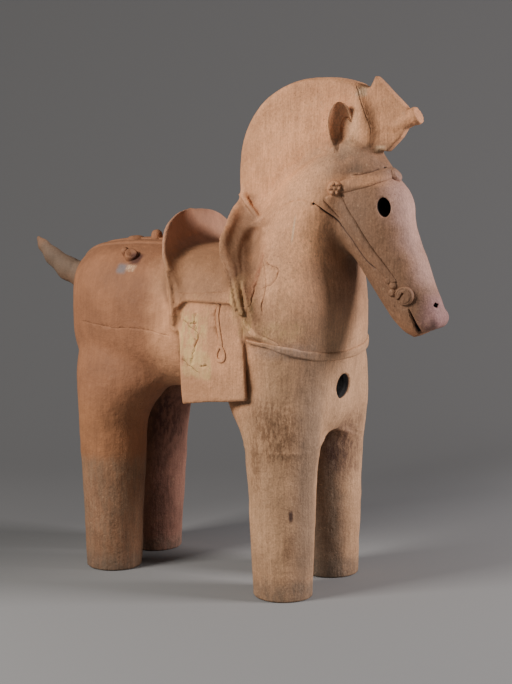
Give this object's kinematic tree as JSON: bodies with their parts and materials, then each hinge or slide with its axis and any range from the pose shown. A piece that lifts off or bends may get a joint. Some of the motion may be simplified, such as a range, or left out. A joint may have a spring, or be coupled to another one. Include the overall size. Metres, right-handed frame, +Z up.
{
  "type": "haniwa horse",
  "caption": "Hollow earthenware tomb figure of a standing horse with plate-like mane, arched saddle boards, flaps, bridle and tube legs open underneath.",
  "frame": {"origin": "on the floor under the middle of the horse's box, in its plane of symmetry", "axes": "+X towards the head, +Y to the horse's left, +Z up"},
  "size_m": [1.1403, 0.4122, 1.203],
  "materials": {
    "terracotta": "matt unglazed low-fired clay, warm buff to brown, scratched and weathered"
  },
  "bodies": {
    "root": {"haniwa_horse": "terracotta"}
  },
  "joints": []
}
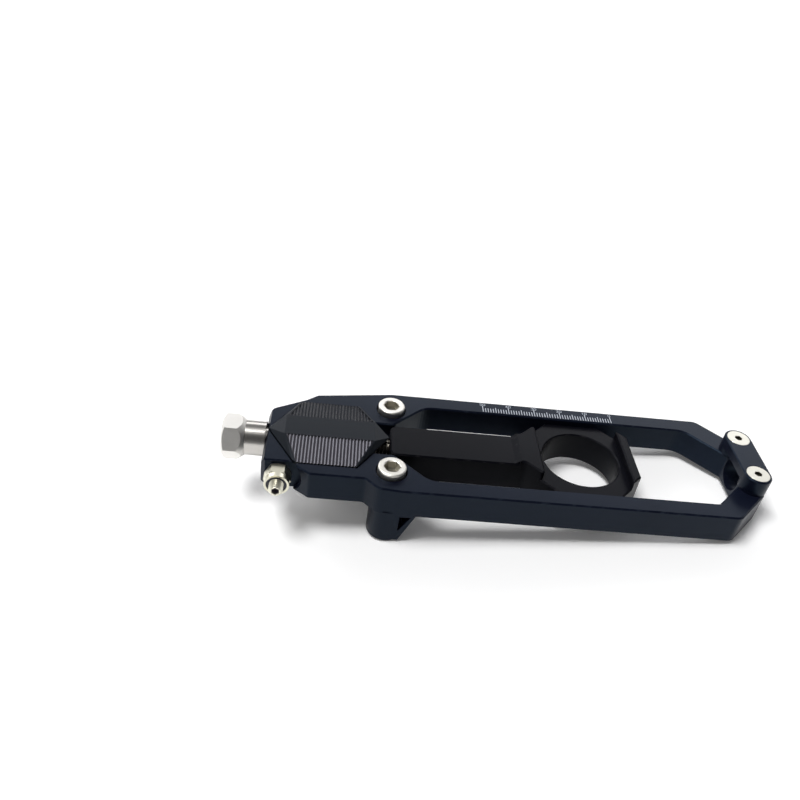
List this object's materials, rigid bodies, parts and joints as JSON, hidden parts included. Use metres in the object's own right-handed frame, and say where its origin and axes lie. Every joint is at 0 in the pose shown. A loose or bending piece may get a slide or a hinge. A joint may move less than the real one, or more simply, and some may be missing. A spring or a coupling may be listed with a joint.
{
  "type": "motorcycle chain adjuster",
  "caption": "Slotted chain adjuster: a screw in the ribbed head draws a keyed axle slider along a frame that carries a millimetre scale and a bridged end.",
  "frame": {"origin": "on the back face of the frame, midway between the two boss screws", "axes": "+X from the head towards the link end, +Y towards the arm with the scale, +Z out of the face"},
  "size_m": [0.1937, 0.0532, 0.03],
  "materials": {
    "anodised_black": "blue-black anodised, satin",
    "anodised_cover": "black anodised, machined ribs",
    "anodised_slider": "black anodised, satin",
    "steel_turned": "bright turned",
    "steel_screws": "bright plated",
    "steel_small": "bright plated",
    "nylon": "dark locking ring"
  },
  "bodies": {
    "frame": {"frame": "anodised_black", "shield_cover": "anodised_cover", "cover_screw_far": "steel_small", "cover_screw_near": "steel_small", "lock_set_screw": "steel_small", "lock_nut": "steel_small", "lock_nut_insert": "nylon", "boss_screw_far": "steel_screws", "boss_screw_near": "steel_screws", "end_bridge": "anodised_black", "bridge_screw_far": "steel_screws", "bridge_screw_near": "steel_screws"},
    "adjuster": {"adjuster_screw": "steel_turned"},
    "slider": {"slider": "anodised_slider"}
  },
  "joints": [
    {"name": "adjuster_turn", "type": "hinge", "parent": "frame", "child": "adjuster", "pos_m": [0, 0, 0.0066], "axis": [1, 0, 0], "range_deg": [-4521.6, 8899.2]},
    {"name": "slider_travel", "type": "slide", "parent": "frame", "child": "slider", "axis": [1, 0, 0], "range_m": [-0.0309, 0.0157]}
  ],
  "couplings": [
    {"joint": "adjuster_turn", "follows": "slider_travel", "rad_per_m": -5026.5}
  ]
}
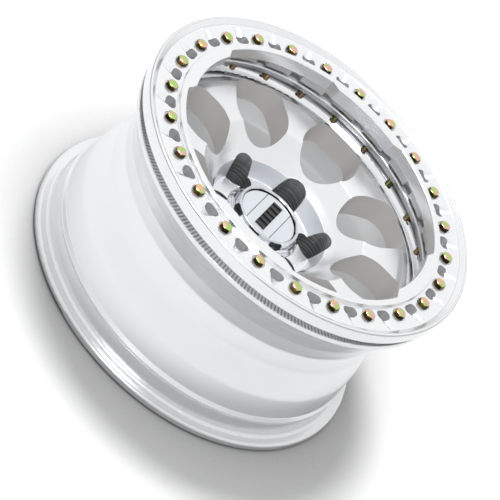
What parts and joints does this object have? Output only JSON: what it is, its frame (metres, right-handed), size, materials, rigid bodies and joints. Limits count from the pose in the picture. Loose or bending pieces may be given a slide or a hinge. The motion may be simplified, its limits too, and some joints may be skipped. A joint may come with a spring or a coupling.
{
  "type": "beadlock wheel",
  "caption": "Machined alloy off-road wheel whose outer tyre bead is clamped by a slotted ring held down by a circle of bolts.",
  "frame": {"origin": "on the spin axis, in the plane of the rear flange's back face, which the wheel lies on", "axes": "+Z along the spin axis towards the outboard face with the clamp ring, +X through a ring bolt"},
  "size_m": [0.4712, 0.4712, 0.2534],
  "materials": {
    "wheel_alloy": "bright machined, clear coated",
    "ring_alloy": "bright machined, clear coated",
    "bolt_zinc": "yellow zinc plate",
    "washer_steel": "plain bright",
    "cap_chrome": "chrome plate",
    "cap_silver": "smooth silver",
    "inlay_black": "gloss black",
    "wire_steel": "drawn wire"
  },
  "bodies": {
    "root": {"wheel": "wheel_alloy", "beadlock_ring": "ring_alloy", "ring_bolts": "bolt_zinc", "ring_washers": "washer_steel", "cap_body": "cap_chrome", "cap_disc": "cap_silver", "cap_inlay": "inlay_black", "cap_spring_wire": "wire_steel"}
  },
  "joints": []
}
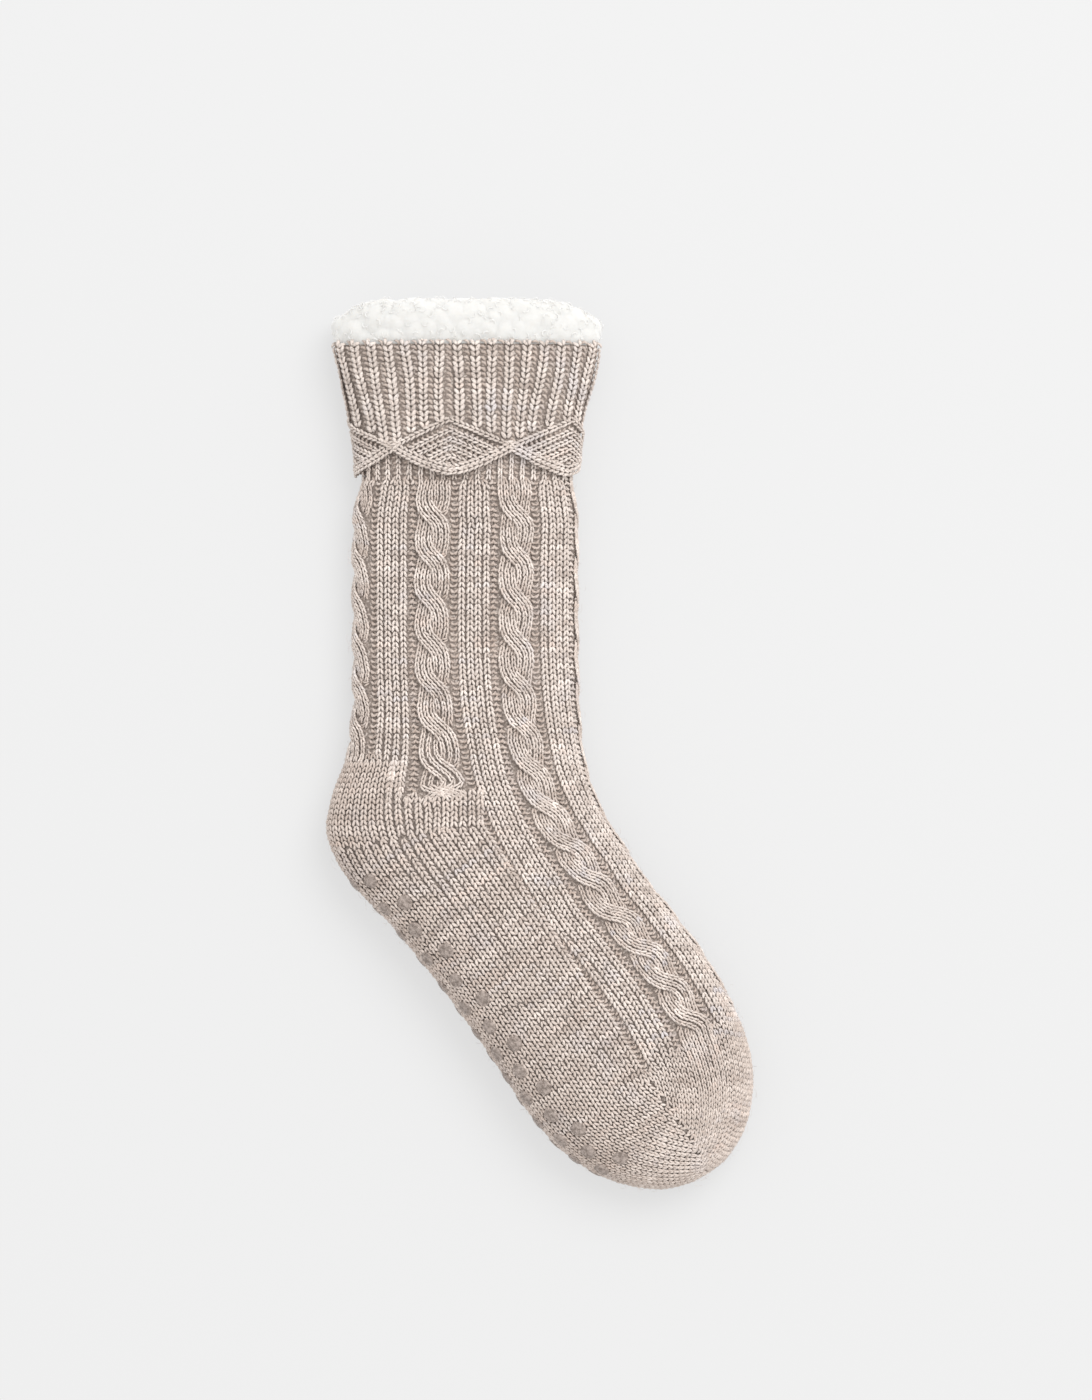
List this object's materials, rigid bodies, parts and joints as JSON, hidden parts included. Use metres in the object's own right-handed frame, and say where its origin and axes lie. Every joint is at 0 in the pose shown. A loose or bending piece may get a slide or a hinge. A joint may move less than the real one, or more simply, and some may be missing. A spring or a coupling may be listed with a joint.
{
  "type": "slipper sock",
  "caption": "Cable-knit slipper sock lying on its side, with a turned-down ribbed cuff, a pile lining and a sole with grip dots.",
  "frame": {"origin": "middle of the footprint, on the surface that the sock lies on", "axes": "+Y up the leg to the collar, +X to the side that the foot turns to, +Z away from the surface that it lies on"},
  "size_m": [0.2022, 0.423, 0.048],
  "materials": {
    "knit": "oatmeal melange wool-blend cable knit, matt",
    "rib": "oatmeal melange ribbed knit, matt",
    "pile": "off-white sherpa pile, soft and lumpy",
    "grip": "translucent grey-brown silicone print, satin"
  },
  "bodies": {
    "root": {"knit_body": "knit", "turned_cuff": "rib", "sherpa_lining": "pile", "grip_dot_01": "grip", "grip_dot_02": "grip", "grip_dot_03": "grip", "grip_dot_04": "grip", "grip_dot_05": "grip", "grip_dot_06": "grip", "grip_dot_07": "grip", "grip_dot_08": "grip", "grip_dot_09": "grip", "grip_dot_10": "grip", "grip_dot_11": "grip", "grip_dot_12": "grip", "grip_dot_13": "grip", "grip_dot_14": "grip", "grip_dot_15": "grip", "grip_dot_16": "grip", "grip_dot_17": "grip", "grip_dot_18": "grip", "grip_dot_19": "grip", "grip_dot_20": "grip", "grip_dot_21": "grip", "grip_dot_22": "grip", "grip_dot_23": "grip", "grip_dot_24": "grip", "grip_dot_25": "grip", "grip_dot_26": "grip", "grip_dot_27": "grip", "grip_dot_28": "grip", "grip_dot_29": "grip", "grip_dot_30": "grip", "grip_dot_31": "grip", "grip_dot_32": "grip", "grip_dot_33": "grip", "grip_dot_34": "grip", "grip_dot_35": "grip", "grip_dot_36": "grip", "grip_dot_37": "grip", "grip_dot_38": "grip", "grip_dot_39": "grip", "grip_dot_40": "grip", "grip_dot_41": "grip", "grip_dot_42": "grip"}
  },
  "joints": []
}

● **Task to complete**
Send back all of the entries exactly, with nothing missing.

● **Exercise output**
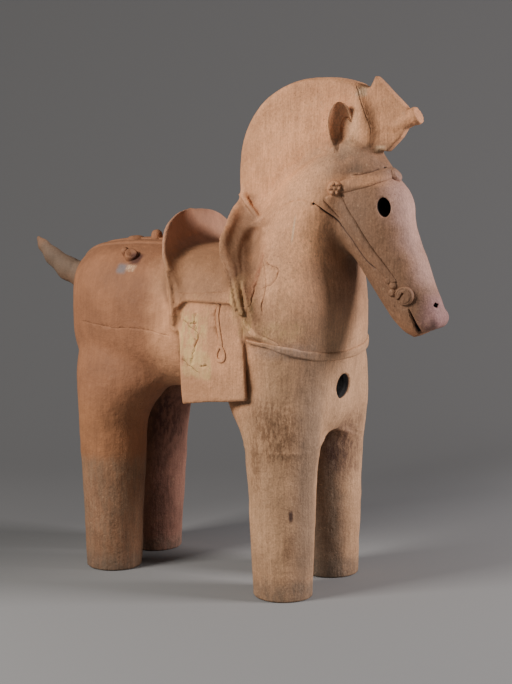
Give this object's kinematic tree as JSON: bodies with their parts and materials, then each hinge or slide with its axis and any range from the pose shown. A piece that lifts off or bends may get a joint. Some of the motion may be simplified, such as a range, or left out. A joint may have a spring, or be coupled to another one. Include the overall size. Metres, right-handed frame, +Z up.
{
  "type": "haniwa horse",
  "caption": "Hollow earthenware tomb figure of a standing horse with plate-like mane, arched saddle boards, flaps, bridle and tube legs open underneath.",
  "frame": {"origin": "on the floor under the middle of the horse's box, in its plane of symmetry", "axes": "+X towards the head, +Y to the horse's left, +Z up"},
  "size_m": [1.1403, 0.4122, 1.203],
  "materials": {
    "terracotta": "matt unglazed low-fired clay, warm buff to brown, scratched and weathered"
  },
  "bodies": {
    "root": {"haniwa_horse": "terracotta"}
  },
  "joints": []
}
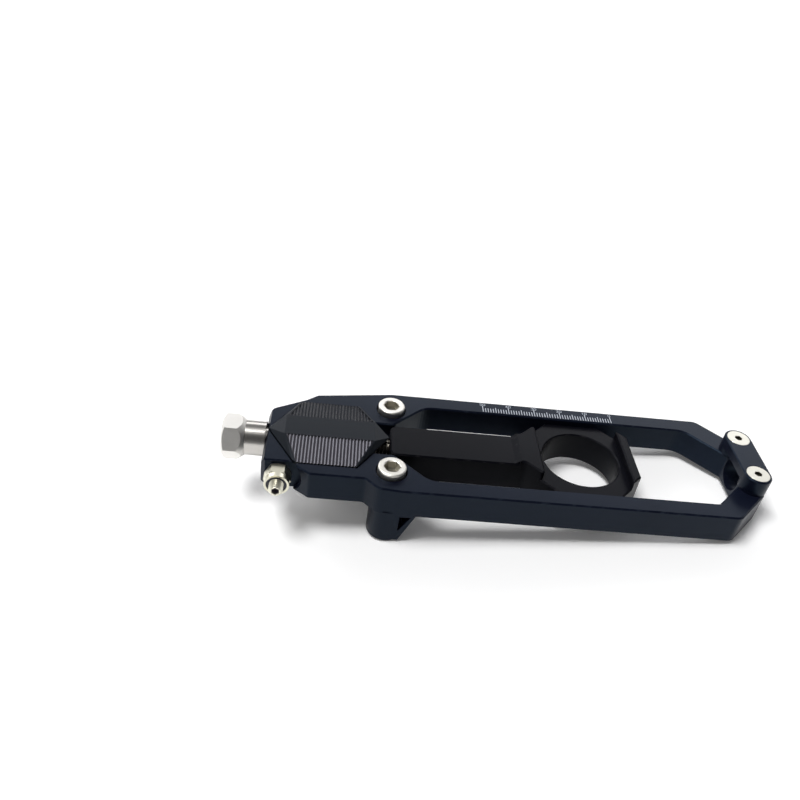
List this object's materials, rigid bodies, parts and joints as JSON, hidden parts included. Use metres in the object's own right-handed frame, and say where its origin and axes lie. Every joint is at 0 in the pose shown. A loose or bending piece may get a slide or a hinge. A joint may move less than the real one, or more simply, and some may be missing. A spring or a coupling may be listed with a joint.
{
  "type": "motorcycle chain adjuster",
  "caption": "Slotted chain adjuster: a screw in the ribbed head draws a keyed axle slider along a frame that carries a millimetre scale and a bridged end.",
  "frame": {"origin": "on the back face of the frame, midway between the two boss screws", "axes": "+X from the head towards the link end, +Y towards the arm with the scale, +Z out of the face"},
  "size_m": [0.1937, 0.0532, 0.03],
  "materials": {
    "anodised_black": "blue-black anodised, satin",
    "anodised_cover": "black anodised, machined ribs",
    "anodised_slider": "black anodised, satin",
    "steel_turned": "bright turned",
    "steel_screws": "bright plated",
    "steel_small": "bright plated",
    "nylon": "dark locking ring"
  },
  "bodies": {
    "frame": {"frame": "anodised_black", "shield_cover": "anodised_cover", "cover_screw_far": "steel_small", "cover_screw_near": "steel_small", "lock_set_screw": "steel_small", "lock_nut": "steel_small", "lock_nut_insert": "nylon", "boss_screw_far": "steel_screws", "boss_screw_near": "steel_screws", "end_bridge": "anodised_black", "bridge_screw_far": "steel_screws", "bridge_screw_near": "steel_screws"},
    "adjuster": {"adjuster_screw": "steel_turned"},
    "slider": {"slider": "anodised_slider"}
  },
  "joints": [
    {"name": "adjuster_turn", "type": "hinge", "parent": "frame", "child": "adjuster", "pos_m": [0, 0, 0.0066], "axis": [1, 0, 0], "range_deg": [-4521.6, 8899.2]},
    {"name": "slider_travel", "type": "slide", "parent": "frame", "child": "slider", "axis": [1, 0, 0], "range_m": [-0.0309, 0.0157]}
  ],
  "couplings": [
    {"joint": "adjuster_turn", "follows": "slider_travel", "rad_per_m": -5026.5}
  ]
}
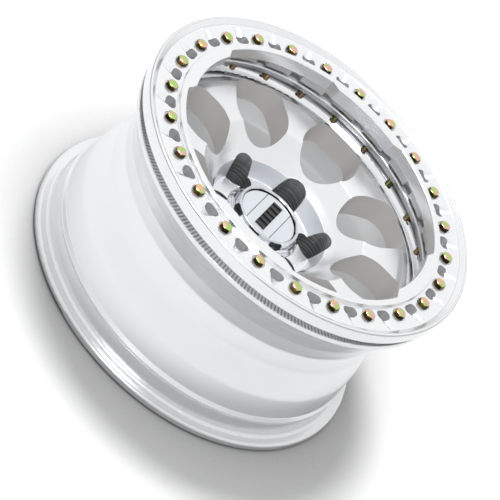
What parts and joints does this object have? Output only JSON: what it is, its frame (metres, right-handed), size, materials, rigid bodies and joints. Limits count from the pose in the picture. Loose or bending pieces may be given a slide or a hinge. The motion may be simplified, its limits too, and some joints may be skipped. A joint may come with a spring or a coupling.
{
  "type": "beadlock wheel",
  "caption": "Machined alloy off-road wheel whose outer tyre bead is clamped by a slotted ring held down by a circle of bolts.",
  "frame": {"origin": "on the spin axis, in the plane of the rear flange's back face, which the wheel lies on", "axes": "+Z along the spin axis towards the outboard face with the clamp ring, +X through a ring bolt"},
  "size_m": [0.4712, 0.4712, 0.2534],
  "materials": {
    "wheel_alloy": "bright machined, clear coated",
    "ring_alloy": "bright machined, clear coated",
    "bolt_zinc": "yellow zinc plate",
    "washer_steel": "plain bright",
    "cap_chrome": "chrome plate",
    "cap_silver": "smooth silver",
    "inlay_black": "gloss black",
    "wire_steel": "drawn wire"
  },
  "bodies": {
    "root": {"wheel": "wheel_alloy", "beadlock_ring": "ring_alloy", "ring_bolts": "bolt_zinc", "ring_washers": "washer_steel", "cap_body": "cap_chrome", "cap_disc": "cap_silver", "cap_inlay": "inlay_black", "cap_spring_wire": "wire_steel"}
  },
  "joints": []
}
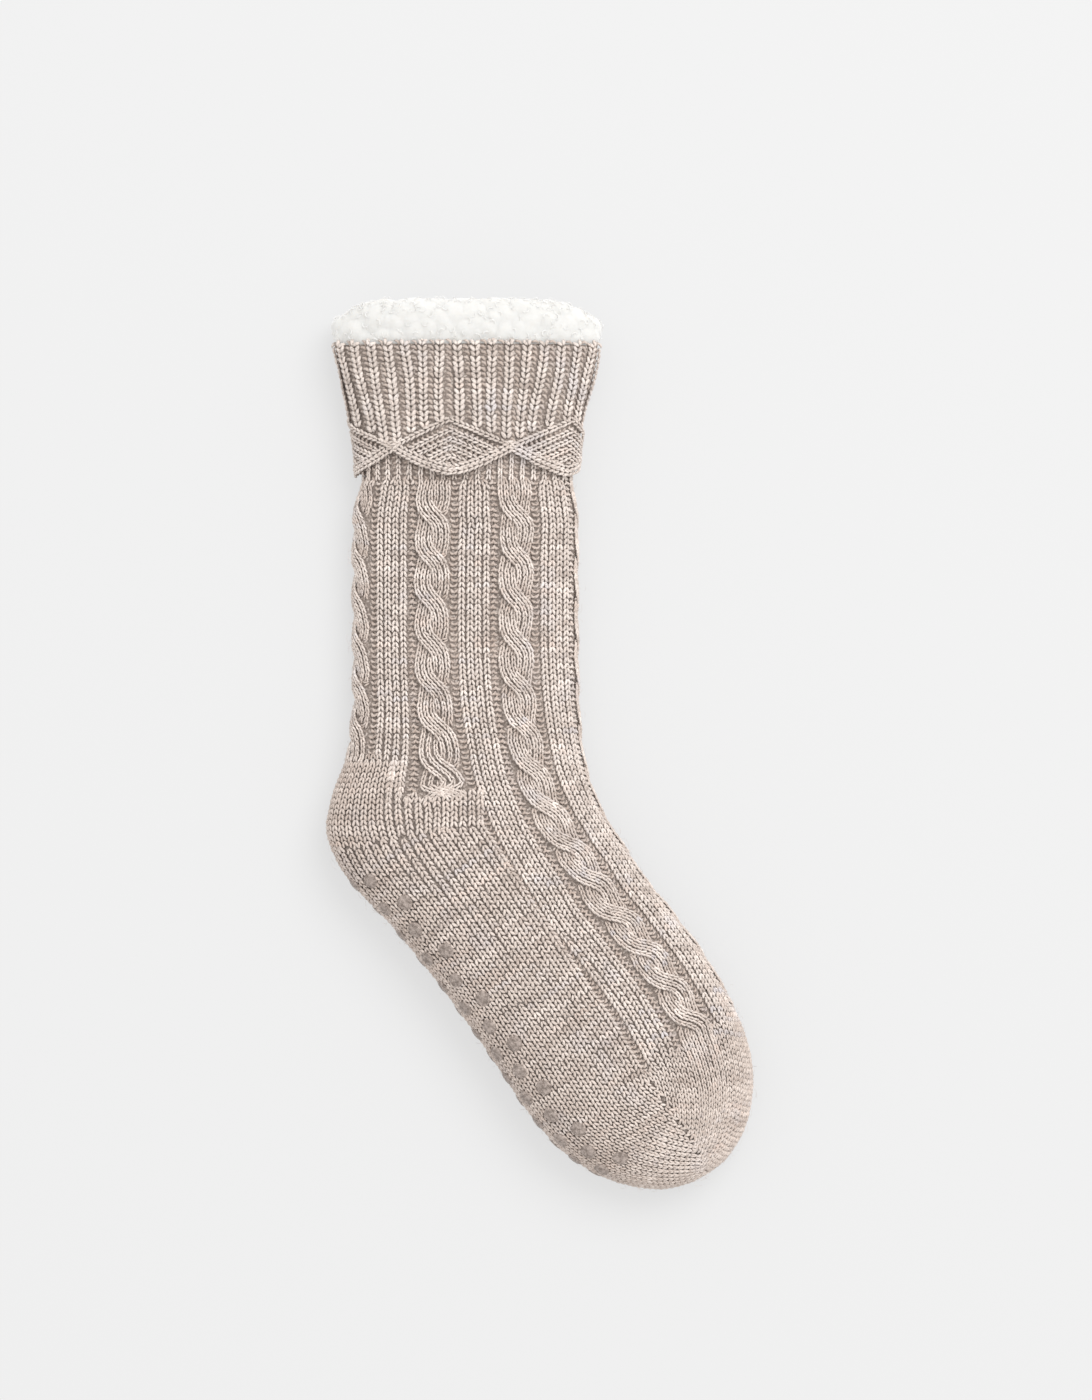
List this object's materials, rigid bodies, parts and joints as JSON, hidden parts included. Use metres in the object's own right-handed frame, and say where its origin and axes lie. Every joint is at 0 in the pose shown. A loose or bending piece may get a slide or a hinge. A joint may move less than the real one, or more simply, and some may be missing. A spring or a coupling may be listed with a joint.
{
  "type": "slipper sock",
  "caption": "Cable-knit slipper sock lying on its side, with a turned-down ribbed cuff, a pile lining and a sole with grip dots.",
  "frame": {"origin": "middle of the footprint, on the surface that the sock lies on", "axes": "+Y up the leg to the collar, +X to the side that the foot turns to, +Z away from the surface that it lies on"},
  "size_m": [0.2022, 0.423, 0.048],
  "materials": {
    "knit": "oatmeal melange wool-blend cable knit, matt",
    "rib": "oatmeal melange ribbed knit, matt",
    "pile": "off-white sherpa pile, soft and lumpy",
    "grip": "translucent grey-brown silicone print, satin"
  },
  "bodies": {
    "root": {"knit_body": "knit", "turned_cuff": "rib", "sherpa_lining": "pile", "grip_dot_01": "grip", "grip_dot_02": "grip", "grip_dot_03": "grip", "grip_dot_04": "grip", "grip_dot_05": "grip", "grip_dot_06": "grip", "grip_dot_07": "grip", "grip_dot_08": "grip", "grip_dot_09": "grip", "grip_dot_10": "grip", "grip_dot_11": "grip", "grip_dot_12": "grip", "grip_dot_13": "grip", "grip_dot_14": "grip", "grip_dot_15": "grip", "grip_dot_16": "grip", "grip_dot_17": "grip", "grip_dot_18": "grip", "grip_dot_19": "grip", "grip_dot_20": "grip", "grip_dot_21": "grip", "grip_dot_22": "grip", "grip_dot_23": "grip", "grip_dot_24": "grip", "grip_dot_25": "grip", "grip_dot_26": "grip", "grip_dot_27": "grip", "grip_dot_28": "grip", "grip_dot_29": "grip", "grip_dot_30": "grip", "grip_dot_31": "grip", "grip_dot_32": "grip", "grip_dot_33": "grip", "grip_dot_34": "grip", "grip_dot_35": "grip", "grip_dot_36": "grip", "grip_dot_37": "grip", "grip_dot_38": "grip", "grip_dot_39": "grip", "grip_dot_40": "grip", "grip_dot_41": "grip", "grip_dot_42": "grip"}
  },
  "joints": []
}